De uns tempos para cá, Luiz Caldas tem feito todo tipo de show, inclusive de chorinho, de jazz e de forró, do qual teve muitas lições com Luiz Gonzaga, na época dos bailes, antes mesmo de vir a gravar com ele em disco. Ele se lembra até hoje dos conselhos que o Velho Lua lhe deu, nos primeiros dias do sucesso:
“Ele perguntou: ‘Tá ganhando bem, né?’ E eu: ‘Sim, bastante dinheiro.’ Ele: ‘Tá guardando? Como tá?’ Eu: ‘Vou gastando.’ Aí ele disse: ‘Olha, se você ganhar dez, gaste oito e guarde dois.’ Como como era muito novo na época, e era um ídolo daqueles falando, isso entrou forte em mim e foi onde eu comecei a colocar os pés no chão. Aí eu fiz o contrário do que ele falou: gastava dois e guardava oito.”

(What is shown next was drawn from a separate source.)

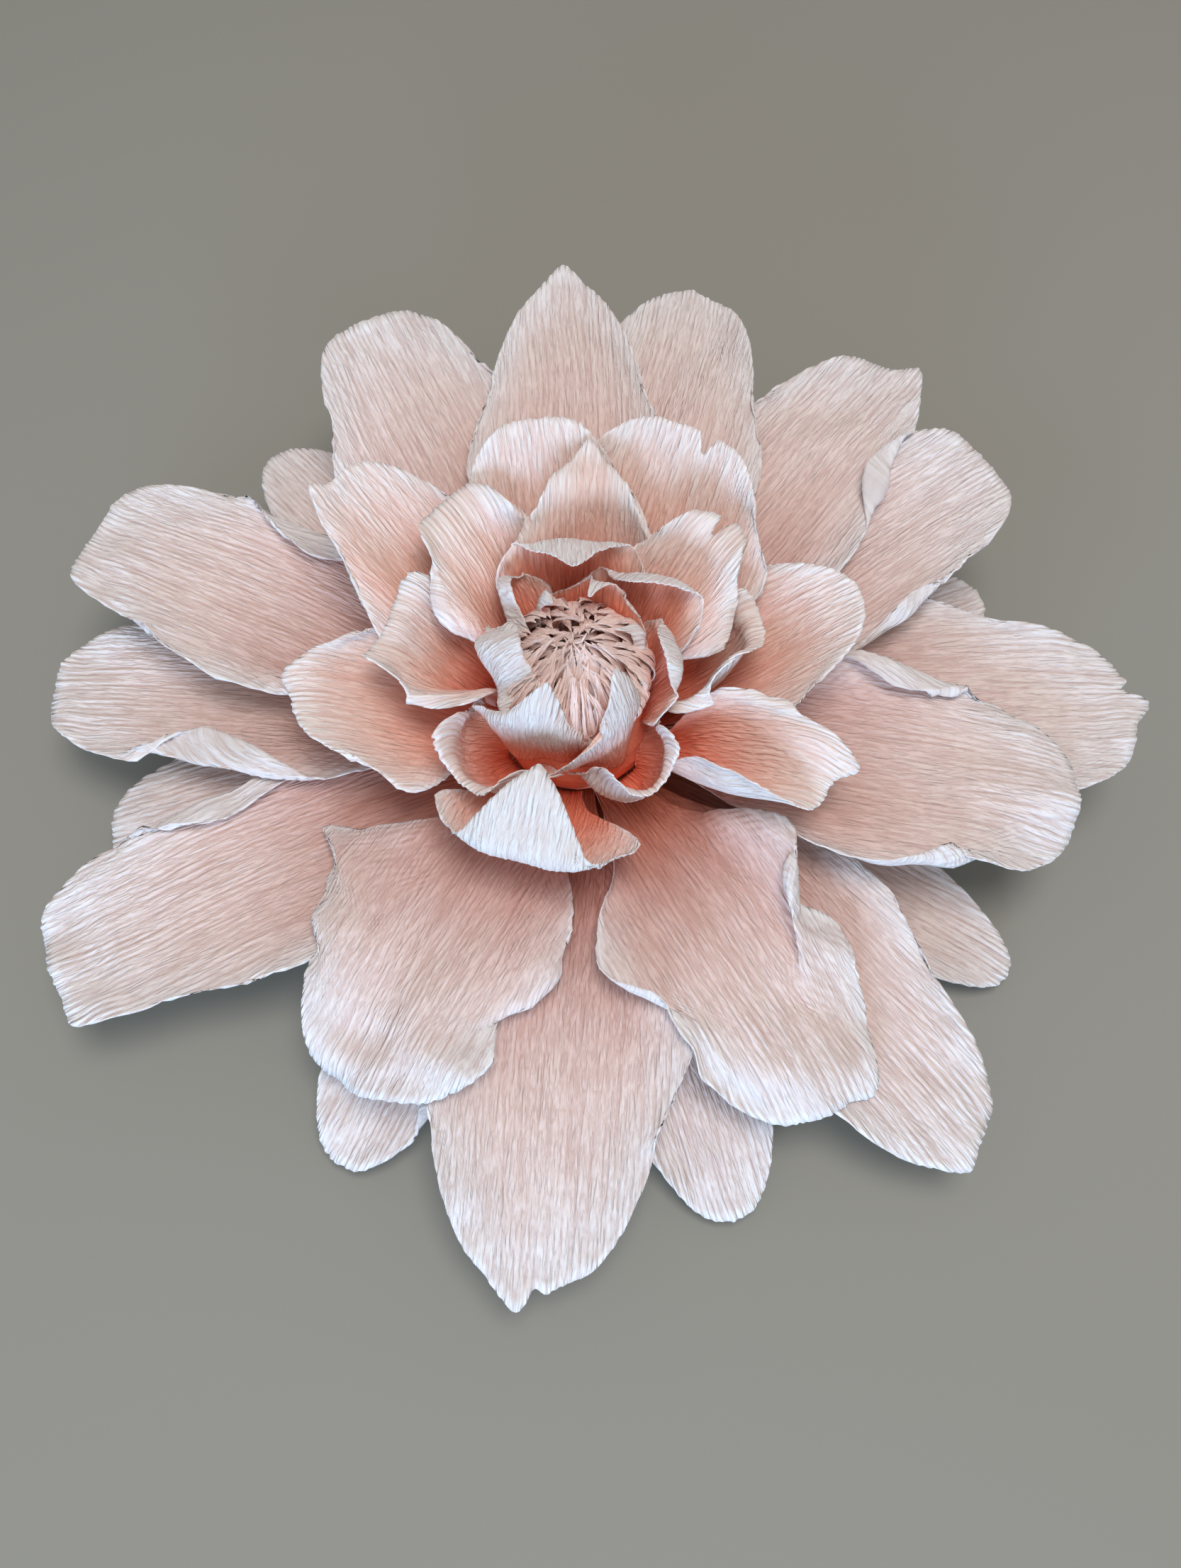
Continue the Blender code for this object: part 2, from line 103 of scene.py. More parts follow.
def ripple(x: Array, y: Array, seed: int, even: float = 0.0) -> Array:
    """Smooth irregular waves between -1 and 1, the same on every run.

    Args:
        x: Places across the waves, one unit to a wave's half length.
        y: Places along them.
        seed: Which pattern of waves.
        even: How far ridge and furrow take turns, from 0, as it comes, to 1, always.

    Returns:
        The height of the waves at each place.
    """
    size = WAVE_TABLE
    table = np.random.default_rng(seed).uniform(-1.0, 1.0, (size, size)) * (1.0 - even)
    table[:, ::2] += even
    table[:, 1::2] -= even
    column, row = np.floor(x), np.floor(y)
    across, along = x - column, y - row
    across = across * across * (3 - 2 * across)
    along = along * along * (3 - 2 * along)
    c0, r0 = column.astype(int) % size, row.astype(int) % size
    c1, r1 = (c0 + 1) % size, (r0 + 1) % size
    near = table[r0, c0] * (1 - across) + table[r0, c1] * across
    far = table[r1, c0] * (1 - across) + table[r1, c1] * across
    return near * (1 - along) + far * along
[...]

A segurança financeira tem garantido tranquilidade a Luiz Caldas para tocar adiante um projeto de vida: desde 2013, ele tem gravado, inacreditavelmente, um disco por mês – um total de 144 álbuns, com umas 1.480 músicas, todas inéditas, disponibilizadas de graça em seu site, com participações de Fernanda Takai, Seu Jorge, Sandra de Sá, Chico César, Zeca Baleiro, Paulo Miklos e Arnaldo Antunes, entre outros astros. Um dos álbuns foi dedicado aos povos indígenas, com letras inteiramente em tupi.
“Eu gravo o que me dá vontade, estou a serviço da música”, diz ele, que ainda só não cantou em japonês e em francês porque acha complicado “o arranhado da garganta”.